02 Dec Happiness as you age – the role of meaning and purpose
In 2015 the Human Rights Commission published a report into age discrimination emphasising, among other things, that the majority of people’s opinions and the majority of references to older people in the media were predominately negative
Unfortunately, related to this, most of us think of ageing in terms of losses and deficits; and this includes the concept of retirement which for many people is something that generates anxiety and fear.
When reviewing and interpreting these findings for a book I published a few years ago (Live Happier, Live Longer: a guide to positive ageing – Allen & Unwin, 2014) I was struck by two aspects of these findings. Firstly, that the perceptions of ageing and of older people seemed to be extremely derogatory and unhelpful; and secondly, that they didn’t seem to correlate with other findings I’d started to read and review which in contrast, indicated that for the majority of people there were many positive aspects to the ageing process.
In fact, a considerable number of studies indicated that older people were more comfortable with themselves and happier; were relatively healthy and had minimal if any physical limitations; enjoyed a wide range of social and recreational activities and rated their quality of life extremely highly.
It should be noted that there was a subset of older Australians who suffered psychological and physical ailments, as well as some who felt lonely and isolated and described other problems but, and this is important to note, they were by far in the way in the minority.
So what differentiated those who were faring well compared to those who weren’t?
In short, they were far better prepared for this stage of their lives than those who were not doing well.
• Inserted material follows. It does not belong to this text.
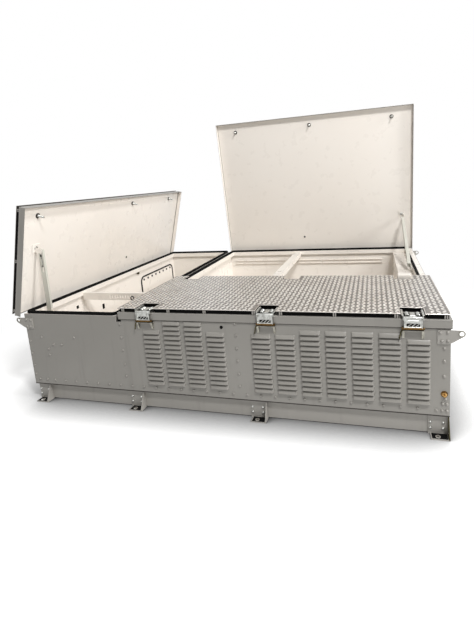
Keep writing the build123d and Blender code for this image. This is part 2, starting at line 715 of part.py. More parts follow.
LEFT_LID_PIN_Y = LEFT_STAY_Y - STAY_T - STAY_PLAY
with BuildPart() as left_stay_bracket:
    add_block(
        (LEFT_STAY_CLOSED[0] - BRACKET_L / 2, LEFT_STAY_CLOSED[0] + BRACKET_L / 2),
        (LEFT_LID_PIN_Y - BRACKET_W, LEFT_LID_PIN_Y),
        (PAN_BOTTOM - BRACKET_T, PAN_BOTTOM),
    )
    with BuildSketch(Plane.XZ.offset(-LEFT_LID_PIN_Y)):
        with Locations(LEFT_STAY_CLOSED):
            Circle(STAY_EYE_R)
        draw_rectangle(
            (LEFT_STAY_CLOSED[0] - STAY_EYE_R, LEFT_STAY_CLOSED[0] + STAY_EYE_R),
            (LEFT_STAY_CLOSED[1], PAN_BOTTOM - BRACKET_T),
        )
    extrude(amount=STAY_T)
write("left_stay_bracket", open_left_lid(left_stay_bracket.part))

# Rear stay: pinned to the lid, its sliding pin on the rim stops just short of the arm
REAR_CHEEK_X = REAR_STAY_X - STAY_PLAY
with BuildPart() as rear_stay_bracket:
    add_block(
        (REAR_CHEEK_X - BRACKET_W, REAR_CHEEK_X),
        (REAR_STAY_CLOSED[0] - BRACKET_L / 2, REAR_STAY_CLOSED[0] + BRACKET_L / 2),
        (PAN_BOTTOM - BRACKET_T, PAN_BOTTOM),
    )
    with BuildSketch(Plane.YZ.offset(REAR_CHEEK_X)):
        with Locations(REAR_STAY_CLOSED):
            Circle(STAY_EYE_R)
        draw_rectangle(
            (REAR_STAY_CLOSED[0] - STAY_EYE_R, REAR_STAY_CLOSED[0] + STAY_EYE_R),
            (REAR_STAY_CLOSED[1], PAN_BOTTOM - BRACKET_T),
        )
    extrude(amount=-STAY_T)
    with BuildSketch(Plane.YZ.offset(REAR_CHEEK_X)):
        with Locations(REAR_STAY_CLOSED):
            Circle(STAY_PIN_R)
    extrude(amount=STAY_T + 2 * STAY_PLAY)
write("rear_stay_bracket", open_rear_lid(rear_stay_bracket.part))

REAR_RIM_INNER_X = INSIDE_X[1] - RIM_RIGHT_W
with BuildPart() as rear_stay_foot:
    with BuildSketch(Plane.YZ.offset(REAR_STAY_X + STAY_T + STAY_PLAY)):
        with Locations(REAR_STAY_ROOT):
            Circle(STAY_PIN_R)
    extrude(amount=REAR_RIM_INNER_X - REAR_STAY_X - STAY_T - STAY_PLAY)
    add_block(
        (REAR_RIM_INNER_X - BRACKET_T, REAR_RIM_INNER_X),
        (REAR_STAY_ROOT[0] - BRACKET_L, REAR_STAY_ROOT[0] + BRACKET_L),
        (RIM_BOTTOM, RIM_Z),
    )
write("rear_stay_foot", rear_stay_foot.part)

# Inside: cross beam, slotted cross member, wall rails, duct wall, gland plate
with BuildPart() as cross_beam:
    beam_x = LEFT_X + CROSS_BEAM_FROM_LEFT
    with BuildSketch(Plane.XZ.offset(-(VALLEY_Y[1] + RIM_W))):
        draw_rectangle(
            (beam_x - CROSS_BEAM_W / 2, beam_x + CROSS_BEAM_W / 2),
            (RIM_Z - CROSS_BEAM_DROP - CROSS_BEAM_H, RIM_Z - CROSS_BEAM_DROP),
        )
        draw_rectangle(
            (beam_x - CROSS_BEAM_W / 2 + CROSS_BEAM_T, beam_x + CROSS_BEAM_W / 2 - CROSS_BEAM_T),
            (RIM_Z - CROSS_BEAM_DROP - CROSS_BEAM_H + CROSS_BEAM_T, RIM_Z - CROSS_BEAM_DROP - CROSS_BEAM_T),
            mode=Mode.SUBTRACT,
        )
    extrude(amount=-(INSIDE_Y[1] - RIM_W - VALLEY_Y[1] - RIM_W))
write("cross_beam", cross_beam.part)

with BuildPart() as left_cross_member:
    shelf_x = (INSIDE_X[0] + RIM_W, VALLEY_X[0] - RIM_W)
    shelf_y = FRONT_Y + SHELF_FROM_FRONT
    shelf_top = RIM_Z - SHELF_DROP
    with BuildSketch(Plane.XZ.offset(-shelf_y)):
        draw_rectangle(shelf_x, (shelf_top - SHELF_H, shelf_top))
        with Locations((LEFT_X + SHELF_SLOT_FROM_LEFT, shelf_top - SHELF_H / 2)):
            with GridLocations(SHELF_SLOT_PITCH, 1, SHELF_SLOTS, 1):
                Rectangle(SHELF_SLOT_W, SHELF_SLOT_H, mode=Mode.SUBTRACT)
    extrude(amount=-SHELF_T)
    add_block(shelf_x, (shelf_y, shelf_y + SHELF_FLANGE), (shelf_top - SHELF_T, shelf_top))
write("left_cross_member", left_cross_member.part)

with BuildPart() as wall_rails:
    for span in WALL_RAIL_SPANS:
        with BuildSketch(Plane.YZ.offset(LEFT_X + span[0])):
            draw_rectangle(
                (INSIDE_Y[1] - WALL_RAIL_DEPTH, INSIDE_Y[1]),
                (WALL_RAIL_Z - WALL_RAIL_H / 2, WALL_RAIL_Z + WALL_RAIL_H / 2),
            )
            draw_rectangle(
                (INSIDE_Y[1] - WALL_RAIL_DEPTH, INSIDE_Y[1] - WALL_RAIL_T),
                (WALL_RAIL_Z - WALL_RAIL_H / 2 + WALL_RAIL_T, WALL_RAIL_Z + WALL_RAIL_H / 2 - WALL_RAIL_T),
                mode=Mode.SUBTRACT,
            )
        extrude(amount=span[1] - span[0])
write("wall_rails", wall_rails.part)

with BuildPart() as duct_wall:
    duct_x = LEFT_X + DUCT_FROM_LEFT
    add_block((duct_x, duct_x + WALL_T), (VALLEY_Y[1], INSIDE_Y[1]), (FLOOR_TOP, RIM_BOTTOM))
    add_block(
        (duct_x, REAR_RIM_INNER_X + WALL_T), (VALLEY_Y[1], INSIDE_Y[1]), (RIM_BOTTOM - WALL_T, RIM_BOTTOM)
    )
write("duct_wall", duct_wall.part)


def gland_outline(grow):
    """Draw the rounded outline of the cable gland plate, grown outwards by grow."""
    with Locations((middle(GLAND_FRONT, GLAND_REAR) + FRONT_Y, middle(GLAND_BOTTOM, GLAND_TOP))):
        RectangleRounded(
            GLAND_REAR - GLAND_FRONT + 2 * grow, GLAND_TOP - GLAND_BOTTOM + 2 * grow, GLAND_R + grow
        )


GLAND_HOLE_PITCH = (GLAND_REAR - GLAND_FRONT - 2 * GLAND_R) / (GLAND_HOLES - 1)

with BuildPart() as gland_plate:
    with BuildSketch(Plane.YZ.offset(INSIDE_X[0])):
        gland_outline(0)
        with Locations((middle(GLAND_FRONT, GLAND_REAR) + FRONT_Y, GLAND_TOP - GLAND_HOLE_DROP)):
            with GridLocations(GLAND_HOLE_PITCH, 1, GLAND_HOLES, 1):
                Circle(GLAND_HOLE_R, mode=Mode.SUBTRACT)
    extrude(amount=GLAND_T)
write("gland_plate", gland_plate.part)

with BuildPart() as gland_seal:
    with BuildSketch(Plane.YZ.offset(INSIDE_X[0])):
        gland_outline(GLAND_SEAL_W)
        with BuildSketch(Plane.YZ.offset(INSIDE_X[0]), mode=Mode.SUBTRACT):
            gland_outline(0)
    extrude(amount=GLAND_SEAL_T)
write("gland_seal", gland_seal.part)


# Lifting lugs: a plate on the wall that runs out past the corner to an eye
def lug_shape():
    """Return the front right lug, its back in the plane y = 0, the wall corner at x = 0."""
    with BuildPart() as lug:
        with BuildSketch(Plane.XZ):
            with BuildLine():
                Polyline(
                    (-LUG_ROOT, -LUG_H),
                    (-LUG_ROOT, 0),
                    (LUG_OUT, 0),
                    (LUG_OUT + LUG_NOSE_OUT, -LUG_NOSE),
                    (LUG_HEEL, LUG_HEEL - LUG_H),
                    (-LUG_HEEL, -LUG_H),
                    close=True,
                )
            make_face()
            with Locations((LUG_OUT, -LUG_EYE_R)):
                Circle(LUG_EYE_R)
                Circle(LUG_HOLE_R, mode=Mode.SUBTRACT)
        extrude(amount=LUG_T)
    return lug.part


LUG = lug_shape()
LUG_Z = RIM_Z - LUG_DROP
write("front_lugs", Part() + [
    Pos(RIGHT_X, FRONT_Y, LUG_Z) * LUG,
    Pos(LEFT_X, FRONT_Y, LUG_Z) * mirror(LUG, about=Plane.YZ),
])
write("rear_lugs", Part() + [
    Pos(RIGHT_X, REAR_Y, LUG_Z) * mirror(LUG, about=Plane.XZ),
    Pos(LEFT_X, REAR_Y, LUG_Z) * mirror(mirror(LUG, about=Plane.XZ), about=Plane.YZ),
])

# Draw latches: a cup on the cover, a lever with its brass bar, a keeper on the wall
LATCH_PIN_Y = FRONT_Y - SKIRT_OUT - LATCH_PIN_OUT
LATCH_PIN_Z = PAN_TOP + LATCH_PIN_UP
CUP_FRONT_Y = LATCH_PIN_Y - LEVER_BARREL_R

with BuildPart() as latch_cups:
    for latch_x in LATCHES_X:
        inner = LATCH_W / 2
        add_block(
            (latch_x - inner - CUP_T, latch_x + inner + CUP_T),
            (FRONT_Y - SKIRT_OUT, FRONT_Y + CUP_DEPTH),
            (PAN_TOP, PAN_TOP + CUP_T),
        )
        for side in (-1, 1):
            near, far = sorted((latch_x + side * inner, latch_x + side * (inner + CUP_T)))
            add_block((near, far), (CUP_FRONT_Y, FRONT_Y + CUP_DEPTH), (PAN_TOP, PAN_TOP + CUP_H))
        with BuildSketch(Plane.YZ.offset(latch_x - inner)):
            with Locations((LATCH_PIN_Y, LATCH_PIN_Z)):
                Circle(LATCH_PIN_R)
        extrude(amount=LATCH_W)
write("latch_cups", latch_cups.part)

KEEPER_TOP = SKIRT_BOTTOM - KEEPER_DROP
KEEPER_UNDER = KEEPER_TOP - KEEPER_T
with BuildPart() as latch_keepers:
    for latch_x in LATCHES_X:
        outer = KEEPER_W / 2
        add_block(
            (latch_x - outer, latch_x + outer), (FRONT_Y - KEEPER_OUT, FRONT_Y), (KEEPER_UNDER, KEEPER_TOP)
        )
        for side in (-1, 1):
            near, far = sorted((latch_x + side * (outer - KEEPER_LEG_W), latch_x + side * outer))
            with BuildSketch(Plane.YZ.offset(near)):
                with BuildLine():
                    Polyline(
                        (FRONT_Y, KEEPER_UNDER),
                        (FRONT_Y - KEEPER_OUT, KEEPER_UNDER),
                        (FRONT_Y - KEEPER_T, KEEPER_TOP - KEEPER_H),
                        (FRONT_Y, KEEPER_TOP - KEEPER_H),
                        close=True,
                    )
                make_face()
            extrude(amount=far - near)
write("latch_keepers", latch_keepers.part)

LATCH_BAR_Z = LATCH_PIN_Z - LEVER_DROP
for latch_name, latch_x in zip(LATCH_NAMES, LATCHES_X):
    lever_half = LATCH_W / 2 - LATCH_PLAY
    with BuildPart() as latch_lever:
        with BuildSketch(Plane.YZ.offset(latch_x - lever_half)):
            with Locations((LATCH_PIN_Y, LATCH_PIN_Z)):
                Circle(LEVER_BARREL_R)
            draw_rectangle(
                (LATCH_PIN_Y - LEVER_T / 2, LATCH_PIN_Y + LEVER_T / 2), (LATCH_BAR_Z, LATCH_PIN_Z)
            )
            with Locations((LATCH_PIN_Y, LATCH_PIN_Z)):
                Circle(LATCH_PIN_R + LATCH_PLAY, mode=Mode.SUBTRACT)
        extrude(amount=2 * lever_half)
        for side in (-1, 1):
            edge = latch_x + side * lever_half
            near, far = sorted((edge, edge - side * LEVER_T))
            add_block(
                (near, far),
                (LATCH_PIN_Y - LEVER_SIDE, LATCH_PIN_Y),
                (LATCH_BAR_Z, LATCH_PIN_Z - LEVER_BARREL_R),
            )
        with BuildSketch(Plane.YZ.offset(latch_x - LATCH_BAR_L / 2)):
            with Locations((LATCH_PIN_Y, LATCH_BAR_Z)):
                Circle(LATCH_BAR_R)
        extrude(amount=LATCH_BAR_L, mode=Mode.SUBTRACT)
    write(f"{latch_name}_latch_lever", latch_lever.part)
    with BuildPart() as latch_bar:
        with BuildSketch(Plane.YZ.offset(latch_x - LATCH_BAR_L / 2)):
            with Locations((LATCH_PIN_Y, LATCH_BAR_Z)):
                Circle(LATCH_BAR_R)
        extrude(amount=LATCH_BAR_L)
    write(f"{latch_name}_latch_bar", latch_bar.part)

# Earth stud near the right end of the front wall
with BuildPart() as earth_stud:
    with BuildSketch(Plane.XZ.offset(-FRONT_Y)):
        with Locations((LEFT_X + EARTH_FROM_LEFT, EARTH_Z)):
            Circle(EARTH_R)
    extrude(amount=EARTH_NUT_T)
    with BuildSketch(Plane.XZ.offset(-FRONT_Y)):
        with Locations((LEFT_X + EARTH_FROM_LEFT, EARTH_Z)):
            Circle(EARTH_STUD_R)
    extrude(amount=EARTH_OUT)
write("earth_stud", earth_stud.part)
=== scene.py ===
"""Looks of a low equipment cabinet: louvred grey box, cream inside, open lids with tread plates.

Everything is in metres in the part's own frame: the origin lies on the ground under the middle of
the body, +X runs along the louvred front to the right, +Y to the rear and +Z up.
"""
from __future__ import annotations

import json
import logging
import math
from dataclasses import dataclass
from enum import Enum
from typing import Any, Callable, Sequence

import bpy
import numpy as np
from mathutils import Matrix
from numpy.typing import NDArray

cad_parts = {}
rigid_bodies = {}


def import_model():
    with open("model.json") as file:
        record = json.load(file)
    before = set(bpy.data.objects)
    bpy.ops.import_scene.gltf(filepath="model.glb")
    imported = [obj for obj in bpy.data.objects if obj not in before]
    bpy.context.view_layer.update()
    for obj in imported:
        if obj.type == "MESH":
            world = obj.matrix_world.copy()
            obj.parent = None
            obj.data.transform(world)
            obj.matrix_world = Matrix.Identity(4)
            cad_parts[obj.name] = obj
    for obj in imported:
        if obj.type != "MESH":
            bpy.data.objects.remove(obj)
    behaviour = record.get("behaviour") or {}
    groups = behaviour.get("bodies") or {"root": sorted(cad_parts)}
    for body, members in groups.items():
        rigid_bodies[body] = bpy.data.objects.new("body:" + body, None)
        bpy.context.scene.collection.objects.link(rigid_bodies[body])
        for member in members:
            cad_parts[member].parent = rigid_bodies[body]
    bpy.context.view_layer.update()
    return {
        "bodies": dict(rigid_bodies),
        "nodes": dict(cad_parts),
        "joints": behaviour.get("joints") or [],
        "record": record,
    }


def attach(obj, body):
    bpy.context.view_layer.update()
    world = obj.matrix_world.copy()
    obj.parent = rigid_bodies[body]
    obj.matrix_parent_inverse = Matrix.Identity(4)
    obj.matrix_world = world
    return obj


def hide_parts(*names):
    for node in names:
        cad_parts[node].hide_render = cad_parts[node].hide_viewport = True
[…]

Like any other area of life, those who’d planned and taken action to ensure their latter years and retirement were fulfilling and satisfying were, not surprisingly, happier and healthier.
All of which has been summed up in a relatively new word that’s increasingly being used to motivate and inspire people in their middle age years which is “Protirement”. Protirement puts retirement in a positive light; Protirement is a reconsideration of the definition of retirement and one that includes maximum fulfillment and satisfaction.
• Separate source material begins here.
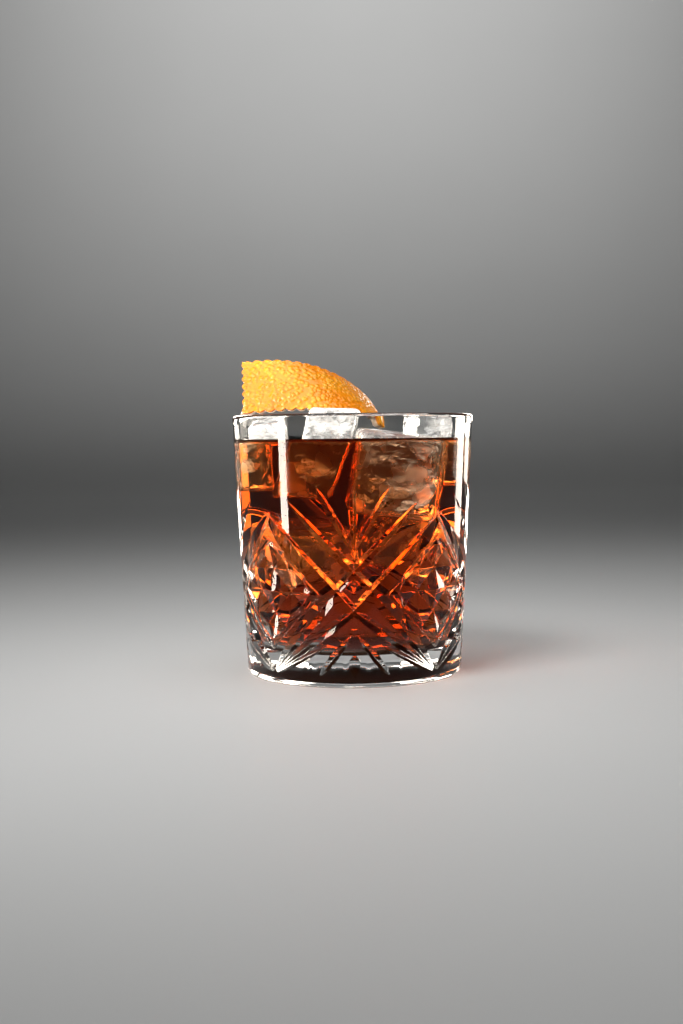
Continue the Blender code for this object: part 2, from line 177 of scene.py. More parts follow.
@dataclass
class NodeTree:
    """Short calls for wiring a shader or geometry node tree."""

    tree: bpy.types.NodeTree

    def add(self, kind: str, settings: Optional[dict] = None, **inputs: object) -> bpy.types.Node:
        """Add a node.

        Args:
            kind: the node's type name.
            settings: properties of the node itself.
            inputs: input sockets by name, with spaces as underscores; a value or a socket.

        Returns:
            The new node.
        """
        node = self.tree.nodes.new(kind)
        for key, value in (settings or {}).items():
            setattr(node, key, value)
        for key, value in inputs.items():
            self.put(node.inputs[key.replace("_", " ")], value)
        return node

    def put(self, socket: bpy.types.NodeSocket, value: object) -> None:
        """Link a socket to another, or set its plain value.

        Args:
            socket: the input socket.
            value: an output socket, a number, a vector or a colour.
        """
        if isinstance(value, bpy.types.NodeSocket):
            self.tree.links.new(value, socket)
        elif isinstance(value, tuple) and len(value) == 3 and socket.type == "RGBA":
            socket.default_value = (*value, 1.0)
        else:
            socket.default_value = value

    def math(self, operation: str, a: object, b: object) -> bpy.types.NodeSocket:
        """Add a Math node.

        Args:
            operation: the node's operation, such as MULTIPLY.
            a: first number or socket.
            b: second number or socket.

        Returns:
            The result's socket.
        """
        node = self.add("ShaderNodeMath", {"operation": operation})
        self.put(node.inputs[0], a)
        self.put(node.inputs[1], b)
        return node.outputs[0]

    def mix(self, factor: object, a: object, b: object) -> bpy.types.NodeSocket:
        """Mix two colours.

        Args:
            factor: share of the second colour.
            a: first colour or socket.
            b: second colour or socket.

        Returns:
            The result's socket.
        """
        node = self.add("ShaderNodeMix", {"data_type": "RGBA"})
        self.put(node.inputs["Factor"], factor)
        self.put(node.inputs[6], a)
        self.put(node.inputs[7], b)
        return node.outputs[2]

    def band(self, value: object, low: float, high: float, start: float = 0.0,
             end: float = 1.0) -> bpy.types.NodeSocket:
        """Ease a value from one range to another, held at both ends.

        Args:
            value: the value's socket.
            low: value that gives start.
            high: value that gives end.
            start: result at and below low.
            end: result at and above high.

        Returns:
            The result's socket.
        """
        node = self.add("ShaderNodeMapRange", {"interpolation_type": "SMOOTHSTEP"})
        for slot, number in zip(range(5), (value, low, high, start, end)):
            self.put(node.inputs[slot], number)
        return node.outputs[0]

    def noise(self, vector: object, scale: float, detail: float = 2.0,
              rough: float = 0.5) -> bpy.types.NodeSocket:
        """Add a noise texture.

        Args:
            vector: socket with the place on the piece.
            scale: swells per metre.
            detail: number of finer layers.
            rough: strength of the finer layers.

        Returns:
            Socket of its 0 to 1 factor.
        """
        node = self.add("ShaderNodeTexNoise", Vector=vector, Scale=scale, Detail=detail,
                        Roughness=rough)
        return node.outputs["Fac"]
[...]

It’s my belief that we should all aim for Protirement and that we should start working towards ensuring it becomes a reality as early as possible. Many people plan financially for their retirement, via saving and wealth creation strategies, which is very important; but it’s probably not enough. Because if you don’t have your health they you don’t really have any wealth (or you won’t be able to enjoy it, anyway).
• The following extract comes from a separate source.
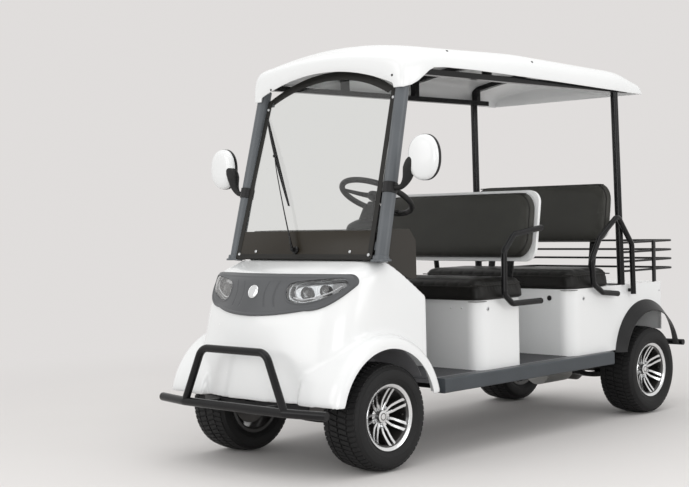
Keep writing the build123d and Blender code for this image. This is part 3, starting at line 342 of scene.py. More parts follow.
# %% The shade and finish classes
class Shade:
    """One socket that holds a number that changes over the surface."""

    def __init__(self, tree, socket):
        self.tree, self.socket = tree, socket

    def _math(self, operation, first, second):
        node = self.tree.nodes.new("ShaderNodeMath")
        node.operation = operation
        for slot, value in zip(node.inputs, (first, second)):
            if isinstance(value, Shade):
                self.tree.links.new(value.socket, slot)
            else:
                slot.default_value = value
        return Shade(self.tree, node.outputs[0])

    def __add__(self, other):
        return self._math("ADD", self, other)

    def __radd__(self, other):
        return self._math("ADD", other, self)

    def __sub__(self, other):
        return self._math("SUBTRACT", self, other)

    def __rsub__(self, other):
        return self._math("SUBTRACT", other, self)

    def __mul__(self, other):
        return self._math("MULTIPLY", self, other)

    def __rmul__(self, other):
        return self._math("MULTIPLY", other, self)


class Finish:
    """A material whose constants sit on the shader's own sockets, and which grows nodes by one method."""

    def __init__(self, name, **constants):
        self.material = bpy.data.materials.new(name)
        self.material.use_nodes = True
        self.tree = self.material.node_tree
        self.shader = self.tree.nodes["Principled BSDF"]
        for key, value in constants.items():
            self.shader.inputs[key.replace("_", " ")].default_value = value
        self.here = self.node("ShaderNodeTexCoord", out="Object")

    def node(self, kind, settings=(), out=0, **sockets):
        """Any node: its settings first, then values or links for its sockets by name."""
        node = self.tree.nodes.new(kind)
        for key, value in dict(settings).items():
            setattr(node, key, value)
        for key, value in sockets.items():
            slot = node.inputs[int(key[1:])] if key[0] == "i" and key[1:].isdigit() else node.inputs[key]
            if isinstance(value, Shade):
                self.tree.links.new(value.socket, slot)
            else:
                slot.default_value = value
        return Shade(self.tree, node.outputs[out])

    def noise(self, scale, detail=3.0, where=None):
        return self.node("ShaderNodeTexNoise", Vector=where or self.here, Scale=scale, Detail=detail)

    def ramp(self, value, stops):
        """A colour ramp from (place, colour) stops."""
        shade = self.node("ShaderNodeValToRGB", Fac=value)
        ramp = shade.socket.node.color_ramp
        while len(ramp.elements) < len(stops):
            ramp.elements.new(1.0)
        for element, (place, colour) in zip(ramp.elements, stops):
            element.position, element.color = place, (*colour, 1)
        return shade

    def mix(self, mask, first, second):
        """A colour between two colours or colour sockets, by a mask."""
        first = first if isinstance(first, Shade) else (*first, 1)
        second = second if isinstance(second, Shade) else (*second, 1)
        return self.node("ShaderNodeMix", {"data_type": "RGBA"}, out=2, i0=mask, i6=first, i7=second)

    def feed(self, socket, value):
        self.tree.links.new(value.socket, self.shader.inputs[socket])
        return self

    def bump(self, height, strength=0.2, distance=0.001):
        normal = self.node("ShaderNodeBump", Strength=strength, Distance=distance, Height=height)
        return self.feed("Normal", normal)

    def axis(self, letter):
        """One coordinate of the place on the surface, in metres."""
        return self.node("ShaderNodeSeparateXYZ", out="XYZ".index(letter), Vector=self.here)


def paint(piece, *finishes):
    """Gives a piece its materials."""
    piece.data.materials.clear()
    for finish in finishes:
        piece.data.materials.append(finish.material)
    return piece


def dress(piece, finish, body="root", replaces=()):
    """Paints a finished piece and lets it ride on a body."""
    if finish is not None:
        paint(piece, finish)
    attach(piece, body)
    if replaces:
        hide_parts(*replaces)
    return piece


print("shader helpers ready")

# %% [markdown]
# ## Finishes
# White mouldings are glass-fibre with a clear gloss coat: nearly even, with a faint ripple, and a film of
# road dust near the ground. Dust is worked out from the height of the point, broken up by noise.

# %% White mouldings
WHITE = (0.80, 0.81, 0.81)
DUST = (0.68, 0.67, 0.65)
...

So in addition to having your finances in order start thinking about and start working towards the following life goals:
- What activities you can continue to engage in that will bring pleasure and satisfaction
- What you need to do to ensure you have the physical health you’ll need to live the life you want to live
- With whom you can and will enjoy these activities
- How you can stay focused more on what you have and less on what you might not have any longer, and
- In what areas can you start to “give back” with a view to leaving the legacy you’d like to leave
It’s often been said that failing to plan is planning to fail; if you don’t want to “fail” in your older age but instead, want to enjoy happiness and a great life then start planning now!